An intensifying corporate capture was very evident at the COP 21 in various versions of the negotiations text. The false market and technical solutions proposed by corporate criminals driving the COP have been exposed at Le Grand Palais and denounced during a “Toxic Lobby Tour”, at the Rights of Nature International Tribunal, and in several protest events led by Indigenous Peoples and frontline communities.  Key moments of mobilisation at the Peoples Summit sought to build convergences among shared strategies and struggles – between land and water defenders as well as between resistances to trade and corporations. In this context, processes of building resistances and alternatives such as the International Peoples Treaty on Peoples sovereignty and the initiatives for a binding instrument on TNCs and Human Rights at the UN were discussed during two Workshops on December 6th. Cases exposing the systemic character of corporate impunity across communities in all global regions included: Chevron Texaco in Ecuador, ProSAVANA in Mozambique, Veolia in Morocco, EDF – Engie in Poland and the UK, mining companies in African countries and the Philippines, and Vale in Brazil and Mozambique.

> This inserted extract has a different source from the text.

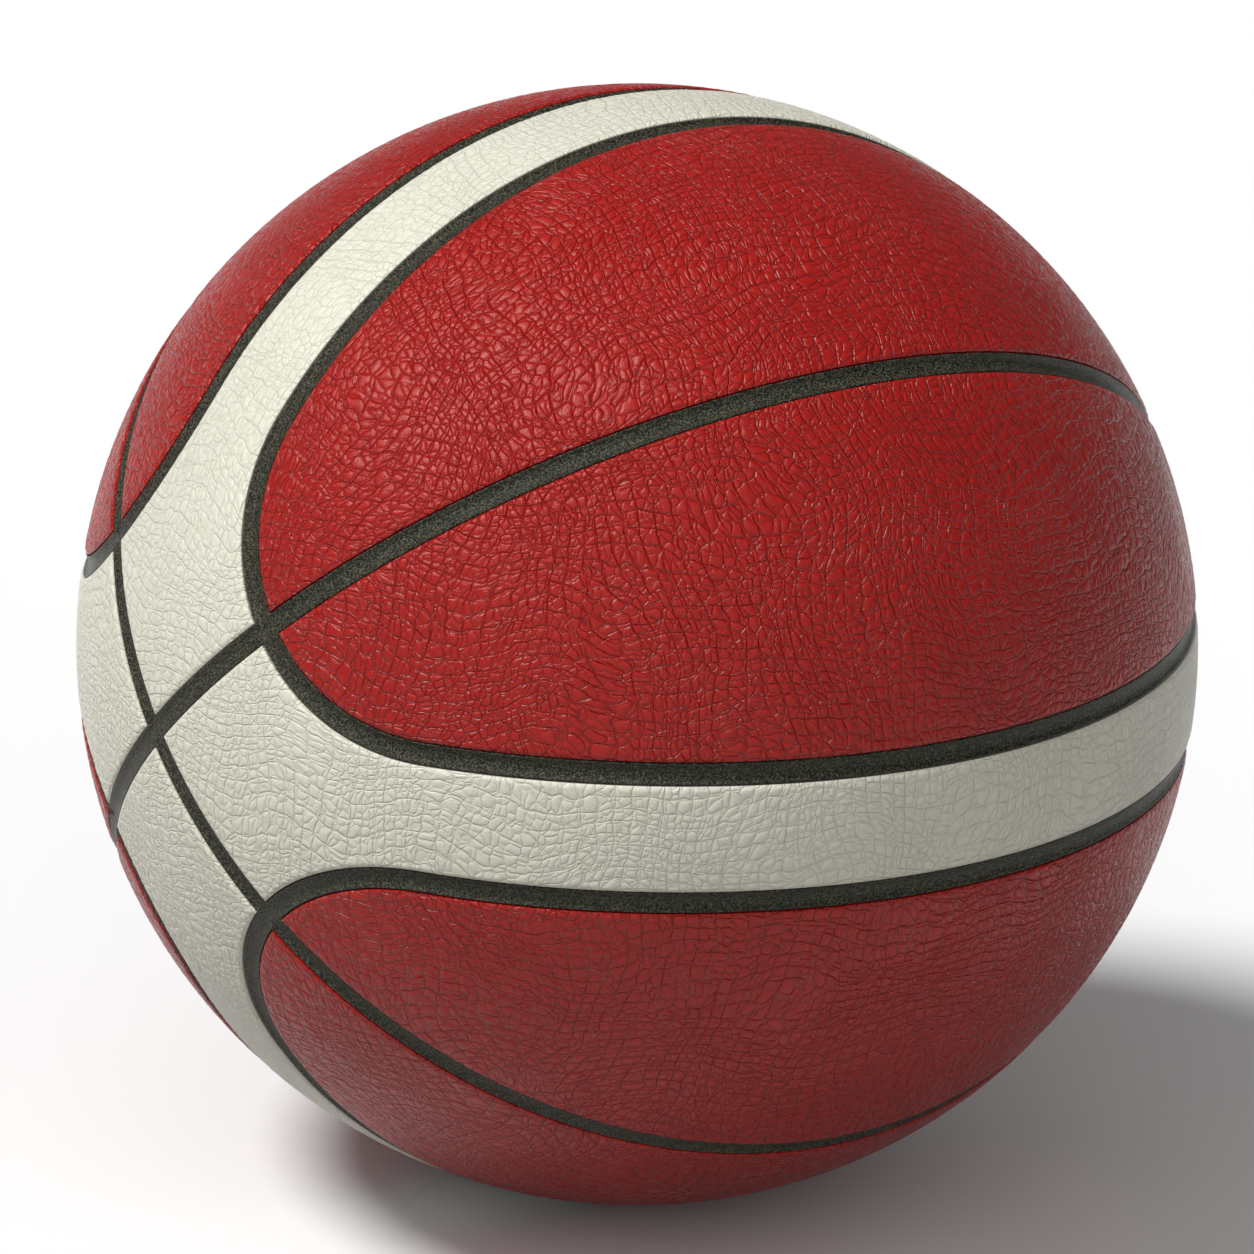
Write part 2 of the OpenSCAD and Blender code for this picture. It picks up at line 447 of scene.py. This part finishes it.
def add_hole(part):
    """Cuts the round hole for the housing's neck, along the valve's axis."""
    bpy.ops.object.select_all(action="DESELECT")
    bpy.ops.mesh.primitive_cylinder_add(vertices=96, radius=neck_hole_r, depth=20 * mm,
                                        location=(0, ball_r, 0), rotation=(math.pi / 2, 0, 0))
    punch = bpy.context.object
    bpy.context.view_layer.objects.active = part
    hole = part.modifiers.new("valve_hole", "BOOLEAN")
    hole.solver = "MANIFOLD"
    hole.object = punch
    bpy.ops.object.modifier_apply(modifier=hole.name)
    bpy.data.objects.remove(punch)
    part.data.materials.clear()


bpy.ops.object.select_all(action="DESELECT")
bpy.ops.object.empty_add(rotation=(math.pi / 4, 0, 0))
circles_cross = bpy.context.object
carcass = curved_sheet("rubber_carcass", ball_r, carcass_pitch)
for line in (front_circle, back_circle):
    cut(ball_r, line, 0, 1)
    for row in carcass_rows:
        cut(ball_r, line, row / ball_r)
for line in wide_oval + narrow_oval:
    cut(ball_r, line, 0)
    for row in carcass_rows:
        cut(ball_r, line, row / ball_r)
        cut(ball_r, line, -row / ball_r)
close_sheet(carcass, (True, True, True), circles_cross)
bpy.data.objects.remove(circles_cross)
away = to_channel(places_of(carcass))
hollow = np.interp(away, rib_rows, rib_depths)
in_rib = away < rib_rows[-1] + 0.01 * mm
set_radius(carcass, np.where(in_rib, ball_r - hollow, pocket_r))
bpy.ops.object.select_all(action="DESELECT")
bpy.ops.mesh.primitive_ico_sphere_add(subdivisions=6, radius=carcass_in_r)
bpy.ops.object.mode_set(mode="EDIT")
bpy.ops.mesh.flip_normals()
bpy.ops.object.mode_set(mode="OBJECT")
carcass.select_set(True)
bpy.context.view_layer.objects.active = carcass
bpy.ops.object.join()
add_hole(carcass)

# The rubber is full of fine pale flecks and short pale curls
dark_olive = (0.006, 0.006, 0.003, 1)
# The pale fleck colour is partly the rubber's own tone and partly painted sheen
pale_fleck_and_sheen = (0.085, 0.083, 0.052, 1)
# The curl colour is partly worn skin and partly painted glints off fine wrinkles
worn_skin_and_glints = (0.2, 0.195, 0.14, 1)
olive_rubber, paint = new_material("carcass_rubber")
place = object_place(paint)
fleck = noise(paint, place, fleck_size, 3)
cloud = noise(paint, place, 6 * mm, 2)
swirl = noise(paint, place, 1 * mm, 1) - 0.5
curl = (1 - swirl.math("ABSOLUTE") * 18).clamped() * ((fleck - 0.42) * 6).clamped()
tint = mix_colours(paint, ((fleck - 0.46) * 7).clamped(), dark_olive, pale_fleck_and_sheen)
principled(paint, {
    "Base Color": mix_colours(paint, curl * 0.7, tint, worn_skin_and_glints),
    "Roughness": cloud * 0.2 + 0.25,
    "Specular IOR Level": 0.22,
    "Normal": bump_of(paint, fleck * 0.3 + curl * 0.08, 1 * mm)})
carcass.data.materials.append(olive_rubber)
bpy.ops.object.shade_smooth_by_angle(angle=math.radians(35))
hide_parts("carcass")
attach(carcass, "ball")


# Cover panels
# Twelve panels of composite leather are cut out with a die, skived thin at their edges and
# cemented between the ribs. Their face is pressed with a deep grain of folds and cells.
panel_in_r = 119.3 * mm
cover_pitch = 0.5 * mm
backing_pitch = 4 * mm
# A panel's edge: its face falls off over a width by a drop, and then a wall goes down in steps
edge_round = 1.1 * mm
edge_drop = 0.45 * mm
edge_rows = (0.15 * mm, 0.35 * mm, 0.6 * mm, 0.95 * mm)
wall_radii = (ball_r - edge_drop, ball_r - edge_drop - 0.12 * mm, panel_in_r + 0.1 * mm)
# The grain, in millimetres: sizes of its patterns, how far they bend, and its lines' half widths
fold_gap = 2.9
cell_size = 2.2
wrinkle_size = 1.15
pore_size = 0.3
flow_size, flow_bend = 24, 13
wave_size, wave_bend = 4.5, 2.2
dome_edge = 0.7
fold_line_w = 0.28
cell_line_w = 0.23
fine_line_w = 0.16
# Depth of the grain's relief, and how far from a panel's edge it is at full depth
grain_depth = 0.12 * mm
grain_start = 0.8 * mm


def one_axis(vector, axis):
    return vector.node("ShaderNodeSeparateXYZ", {}, {0: vector}, axis)


def bending(paint, place, size, detail):
    """Random shifts to every side, which change from place to place."""
    shift = noise(paint, place, size, detail, 1)
    return vector_math(paint, "SUBTRACT", {0: shift, 1: centred})


def cell_edges(paint, place, size):
    """Distance to the nearest edge of random cells."""
    return size * paint.node("ShaderNodeTexVoronoi", {"feature": "DISTANCE_TO_EDGE"},
                             {"Vector": place, "Scale": 1 / size, "Randomness": 0.8})


def grain(paint, place):
    """Places for the grain's patterns, its waves, and how far its folds and cells' edges are."""
    outward = vector_math(paint, "NORMALIZE", {0: place})
    on_ball = vector_math(paint, "SCALE", {0: outward, 3: ball_r / mm})
    flow = bending(paint, on_ball, flow_size, 0)
    wave = bending(paint, on_ball, wave_size, 1)
    bent = vector_math(paint, "MULTIPLY_ADD", {0: flow, 1: (flow_bend,) * 3, 2: on_ball})
    bent = vector_math(paint, "MULTIPLY_ADD", {0: wave, 1: (wave_bend,) * 3, 2: bent})
    folds = []
    for axis in "XYZ":
        away = one_axis(bent, axis).math("PINGPONG", fold_gap / 2)
        turned_up = one_axis(outward, axis)
        folds.append(away + ((turned_up * turned_up - 0.4) * 3).clamped() * 2)
    fold = folds[0].math("MINIMUM", folds[1]).math("MINIMUM", folds[2])
    return on_ball, bent, wave, fold, cell_edges(paint, bent, cell_size)


def dome(fold, cell):
    """Height of the cells' rounded tops, from 0 in their edges to 1."""
    rise = (cell.math("MINIMUM", fold) / dome_edge).clamped()
    return rise * (2 - rise)


def leather(name, top, slope, line, roughness, depth):
    """Coated leather: the colour of its cells' tops, a pale speckle that is partly its own tone
    and partly painted sheen, of their slopes, and of the lines between, which is painted shade in
    the creases.
    """
    made, paint = new_material(name)
    on_ball, bent, wave, fold, cell = grain(paint, object_place(paint))
    wrinkle = cell_edges(paint, bent, wrinkle_size)
    uneven = one_axis(wave, "X")
    patchy = one_axis(wave, "Y")
    pores = noise(paint, on_ball, pore_size, 3)
    # Each kind of line fades in and out from place to place
    fold_line = (1 - fold / fold_line_w).clamped() * (uneven * 3 + 0.75).clamped()
    cell_line = (1 - cell / cell_line_w).clamped() * (0.75 - uneven * 2).clamped()
    fine_line = (1 - wrinkle / fine_line_w).clamped() * (patchy * 6 + 0.4).clamped()
    # In millimetres: the tops rise, three kinds of line go down, and pores roughen the whole
    height = (dome(fold, cell) * 0.10 - fold_line * (fold_line * 0.08 + 0.11)
              - cell_line * (cell_line * 0.06 + 0.08) - fine_line ** 2 * 0.07 + pores * 0.11)
    groove = fold_line.math("MAXIMUM", cell_line)
    # The pale speckle of the top colour is partly the coat's own tone and partly painted sheen
    tint = mix_colours(paint, (pores * 2.2 - 0.5).clamped(), slope, top)
    # The darker line colour in the creases is painted shade
    crease_shade_share = (groove ** 2 + fine_line ** 2 * 0.4).clamped()
    principled(paint, {
        "Base Color": mix_colours(paint, crease_shade_share, tint, line),
        "Roughness": roughness - groove * 0.06,
        "Specular IOR Level": 0.38,
        "Specular Tint": (1, 0.9, 0.82, 1),
        "Normal": bump_of(paint, height, 1 * mm, depth)})
    return made


def grain_modifier():
    """Sinks the face of a panel round the grain's tops, as far as its own attribute allows."""
    tree = bpy.data.node_groups.new("pressed_grain", "GeometryNodeTree")
    tree.interface.new_socket("Geometry", in_out="INPUT", socket_type="NodeSocketGeometry")
    tree.interface.new_socket("Geometry", in_out="OUTPUT", socket_type="NodeSocketGeometry")
    press = Wire(tree)
    before = press.node("NodeGroupInput", {}, {})
    place = press.node("GeometryNodeInputPosition", {}, {})
    _, _, _, fold, cell = grain(press, place)
    share = press.node("GeometryNodeInputNamedAttribute", {"data_type": "FLOAT"},
                       {"Name": "grain_share"})
    lift = share * (dome(fold, cell) - 1) * grain_depth
    outward = vector_math(press, "NORMALIZE", {0: place})
    offset = vector_math(press, "SCALE", {0: outward, 3: lift})
    after = press.node("GeometryNodeSetPosition", {}, {"Geometry": before, "Offset": offset})
    press.node("NodeGroupOutput", {}, {"Geometry": after})
    return tree


def cover_sheet(name, radius, pitch, lines, sides, rows):
    """A sheet of cover in the outline of one panel, scored in rows along its edge."""
    sheet = curved_sheet(name, radius, pitch)
    edge = channel_w / 2 / ball_r
    for line, side in zip(lines, sides):
        cut(radius, line, side * edge, side)
    for line, side in zip(lines, sides):
        for row in rows:
            cut(radius, line, side * (edge + row / ball_r))
    close_sheet(sheet, (True, False, False))
    return sheet


def rounded_face(inward):
    """Radius of a panel's face at its distances from the edge."""
    return ball_r - edge_drop * np.clip(1 - inward / edge_round, 0, 1) ** 2


def select_rims():
    bpy.ops.object.mode_set(mode="EDIT")
    bpy.ops.mesh.select_mode(type="EDGE")
    bpy.ops.mesh.select_all(action="DESELECT")
    bpy.ops.mesh.select_non_manifold(extend=False)


def cover_panel(name, lines, sides):
    """A whole panel in its place on the top of the ball: face, skived edge and backing."""
    panel = cover_sheet(name, ball_r, cover_pitch, lines, sides, edge_rows)
    set_radius(panel, rounded_face(to_channel(places_of(panel)) - channel_w / 2))
    select_rims()
    for above, below in zip(wall_radii, wall_radii[1:]):
        bpy.ops.mesh.extrude_edges_move()
        bpy.ops.transform.resize(value=(below / above,) * 3, center_override=(0, 0, 0))
    bpy.ops.object.mode_set(mode="OBJECT")
    cover_sheet(name + "_backing", panel_in_r, backing_pitch, lines, sides, ())
    panel.select_set(True)
    bpy.context.view_layer.objects.active = panel
    bpy.ops.object.join()
    select_rims()
    bpy.ops.mesh.bridge_edge_loops()
    bpy.ops.mesh.select_all(action="SELECT")
    bpy.ops.mesh.normals_make_consistent(inside=False)
    bpy.ops.object.mode_set(mode="OBJECT")
    return panel


def lay_panel(model, name, turn, mirrored, material):
    """Copies a panel to its place round the X axis, presses its grain, and fixes it."""
    panel = model.copy()
    panel.data = model.data.copy()
    panel.name = name.replace("panel", "cover")
    bpy.context.scene.collection.objects.link(panel)
    take_in_hand(panel)
    places = places_of(panel)
    if mirrored:
        places = places * (1, -1, 1)
    angle = math.radians(turn)
    x, y, z = places.T
    place_again(panel, np.stack([x, y * math.cos(angle) - z * math.sin(angle),
                                 y * math.sin(angle) + z * math.cos(angle)], 1))
    if mirrored:
        panel.data.flip_normals()
    round_valve = name == "cream_panel_back"
    if round_valve:
        add_hole(panel)
    places = places_of(panel)
    radius = np.linalg.norm(places, axis=1)
    inward = to_channel(places) - channel_w / 2
    if round_valve:
        from_axis = np.where(places[:, 1] > 0, np.hypot(places[:, 0], places[:, 2]), 1)
        inward = np.minimum(inward, from_axis - neck_hole_r)
        on_face = radius > ball_r - edge_drop
        set_radius(panel, np.where(on_face, rounded_face(inward), radius))
    above_wall = radius > ball_r - edge_drop + 0.001 * mm
    share = np.where(above_wall, np.clip(inward / grain_start, 0, 1), 0)
    grain_share = panel.data.attributes.new("grain_share", "FLOAT", "POINT")
    grain_share.data.foreach_set("value", share.astype(np.float32))
    press = panel.modifiers.new("pressed_grain", "NODES")
    press.node_group = pressed_grain
    bpy.ops.object.modifier_apply(modifier=press.name)
    panel.data.materials.append(material)
    bpy.ops.object.shade_smooth_by_angle(angle=math.radians(50))
    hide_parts(name)
    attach(panel, "ball")


pressed_grain = grain_modifier()
# Each leather's line colour is painted shade in its creases, and its top colour is partly painted
# sheen
red = leather("red_cover_leather", top=(0.46, 0.013, 0.010, 1), slope=(0.35, 0.003, 0.002, 1),
              line=(0.22, 0.001, 0.001, 1), roughness=0.3, depth=1)
cream = leather("cream_cover_leather", top=(0.85, 0.83, 0.71, 1), slope=(0.80, 0.78, 0.65, 1),
                line=(0.76, 0.73, 0.59, 1), roughness=0.36, depth=0.75)
wide_model = cover_panel("wide_red_model", wide_oval + [front_circle], (1, 1, 1))
narrow_model = cover_panel("narrow_red_model", narrow_oval + [back_circle], (1, 1, 1))
cream_model = cover_panel("cream_model", wide_oval + narrow_oval + [front_circle, back_circle],
                          (-1, -1, -1, -1, 1, 1))
# Of each panel: its model, its turn round the X axis in degrees, and whether it is mirrored
red_layout = {
    "red_panel_top_front": (wide_model, 0, False),
    "red_panel_front_upper": (wide_model, 90, True),
    "red_panel_bottom_back": (wide_model, 180, False),
    "red_panel_back_lower": (wide_model, -90, True),
    "red_panel_top_back": (narrow_model, 0, False),
    "red_panel_back_upper": (narrow_model, -90, True),
    "red_panel_bottom_front": (narrow_model, 180, False),
    "red_panel_front_lower": (narrow_model, 90, True),
}
cream_layout = {
    "cream_panel_top": (cream_model, 0, False),
    "cream_panel_front": (cream_model, 90, True),
    "cream_panel_bottom": (cream_model, 180, False),
    "cream_panel_back": (cream_model, -90, True),
}
for name, place_in_ball in red_layout.items():
    model, turn, mirrored = place_in_ball
    lay_panel(model, name, turn, mirrored, red)
for name, place_in_ball in cream_layout.items():
    model, turn, mirrored = place_in_ball
    lay_panel(model, name, turn, mirrored, cream)
for model in (wide_model, narrow_model, cream_model):
    bpy.data.objects.remove(model)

Simultaneously, the narrative from many campaigns and communities of resistance shared also strategies and practices of alternatives that are cooling the planet. Those elements were also presented in the proposals of the agro ecology of Via Campesina, the Movimento dos Atingidos por Barragens (MAB- Brazil),and several networks reclaiming people’s rights and sovereignty over water, food and energy. The collective debate highlighted a range of proposals from social movements that focused citizen debt audit initiatives (CADTM) and on the need to reclaim democracy over Corporate power, to pursue peace instead of war, to underpin migrant and refugee rights, as well as in accumulating new practices in economic, political, gender, social, climate and environmental Justice.  The Development Platform for the Americas (PLADA) was presented also with concrete alternatives elaborated by the Trade Unions, and the World March of Women organised several activities demonstrating the defence of Earth, territories and the bodies of women.

Despite the official state of emergency and the ban on public demonstrations, the Peoples Summit erupted in several protests and rallies across Paris – from the human chain on November 29 to protests at the Headquarters of Danone, Total, the Louvre, Notre Dame, the toxic tour at Le Grande Palais, the Bank BNP Paribas and the December 12 Last Word demonstrations on COP 21.

The Convergences, Assemblies and momentum of the Peoples Summit in Paris December 2015 has also resulted in a calendar of social movement and Campaigns’ Action days anticipating 2016. This includes the proposal for the hemispheric Days of Action against FTAs and Transnational Corporations on November 4-5 ledby the Latin American Trade Unions and social movements who gathered in Havana for the 10th Anniversary of the peoples’ victory against the Free Trade Agreement of the Americas (FTAA). Such Calls to Action as well as the convergences that brought together movements and organizations in Paris to have the last word for climate justice strengthen synergies and joint strategies across diverse movements and struggles that, as Lyda Fernanda (Transnational Institute) says, are needed to “confront corporate power and bring all struggles into one united front to defend life and the planet”.